İSKOÇYA'DAN ALTIN TAÇ
250 bin sterlin değerindeki Altın Taç, 2010 yılında İskoçya'da ele geçirilen bir eser. Üç Türk vatandaşı bu tacın kendilerine ait olduğunu söylediler. Kültür ve Turizm Bakanlığı ise Altın Taç'ın Türkiye Cumhuriyeti'ne ait olduğunu iddia etti. Konu İskoçya'da mahkemeye taşındı. 2017'de mahkeme tacın Türkiye Cumhuriyeti'ne ait olduğuna dair karar verdi. Altın Taç yakın tarihte Türkiye'ye getirilecek.
INTERPOL'E YAKALANDI
Kaçak kazıyla ortaya çıkarılan ve 1960'ta Türkiye'den kaçırılan Kanatlı Denizatı Broşu ABD'deki Metropolitan Müzesi'nden 1994 teslim alınmıştı. Uşak Müzesi'nden 2005'te tekrar çalınan eseri Türkiye Interpol'e bildirdi. Muhtemelen eseri elinde bulunduran kişi Kanatlı Denizatı Broşu Interpol'e kayıtlı olduğu için satamayacağını anladı ve 2013'te Almanya'daki dış temsilciliğimize ulaştırıldı.

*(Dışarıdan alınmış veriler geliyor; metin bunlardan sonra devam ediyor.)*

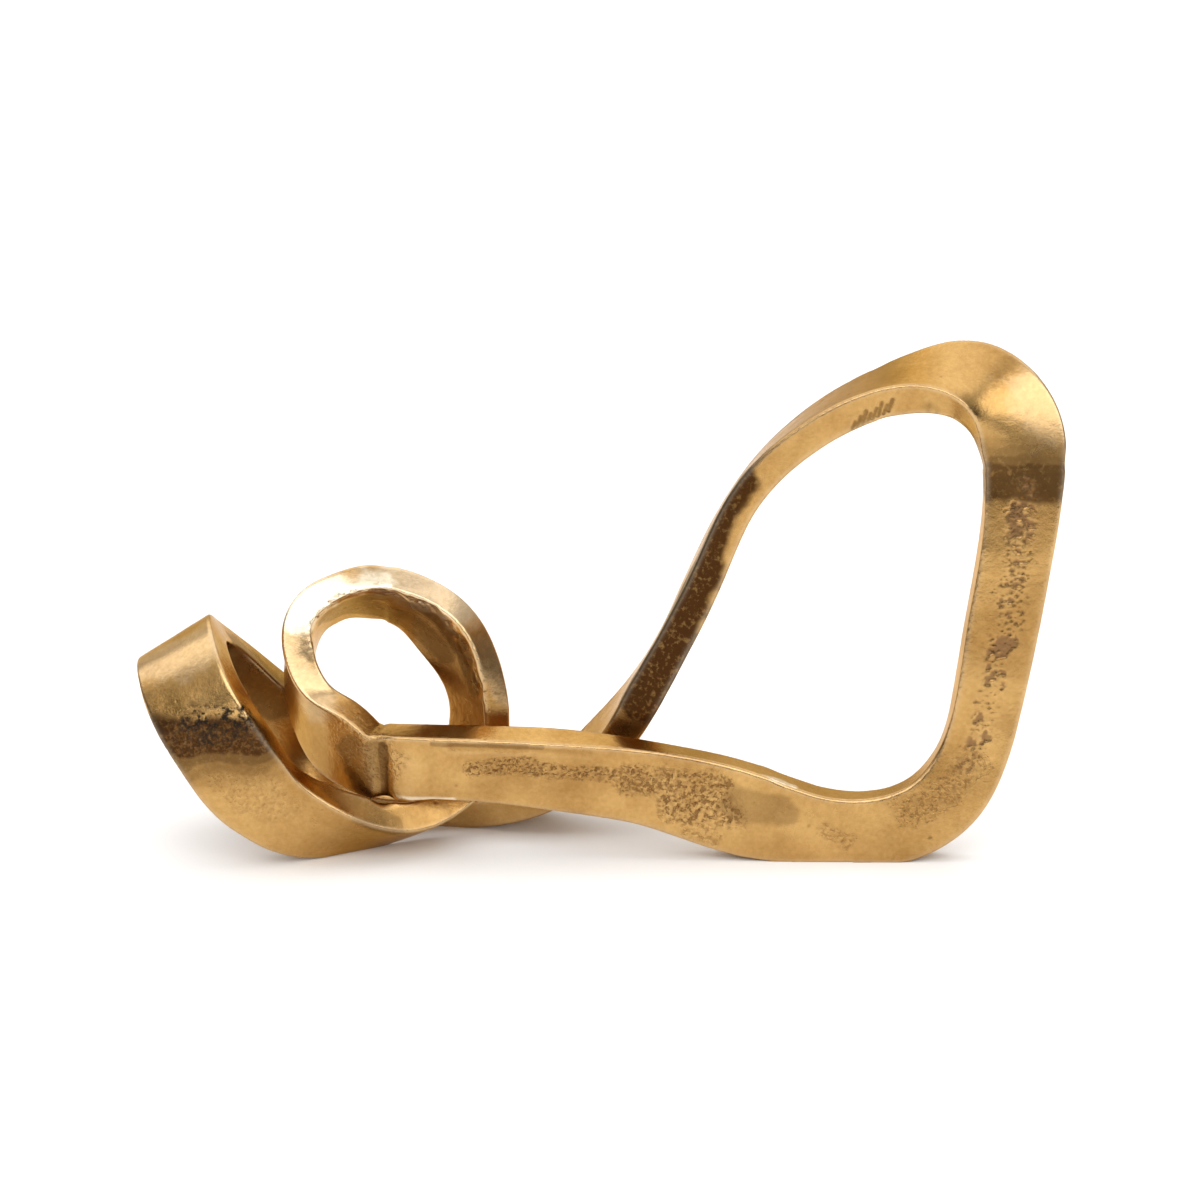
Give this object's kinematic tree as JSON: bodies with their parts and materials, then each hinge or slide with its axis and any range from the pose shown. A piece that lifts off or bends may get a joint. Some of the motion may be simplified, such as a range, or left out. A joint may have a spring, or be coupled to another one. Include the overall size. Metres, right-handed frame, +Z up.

ZEUS OPERASYONUYLA BÜYÜK İSKENDER KURTARILDI
Türkiye bir taraftan da tarihi eser kaçakçılarına göz açtırmıyor. İstanbul Emniyeti, geçen yılın son günlerinde Cumhuriyet tarihinin en önemli kaçakçılık operasyonunu yaptı. Operasyonun adı Zeus'tu. Operasyonda 27 bin 200 parça tarihi eser ele geçirildi. Arkeolog polislerin kayıt altına aldığı eserlerin arasında tek örnek olan 'Unikler', Helenistik Döneme ait Helius'un betimlendiği paha biçilemez kraliçe tacı (Diadem), Hermes Heykeli ve Yunan savaşçıların tarihte kullandığı orijinal Miken uygarlığına ait tunçtan yapılan ve paha biçilemeyen Miken Kılıcı, Büyük İskender'in Hindistan seferi sonrasında sadece yedi adet yaptırılan büstü de var.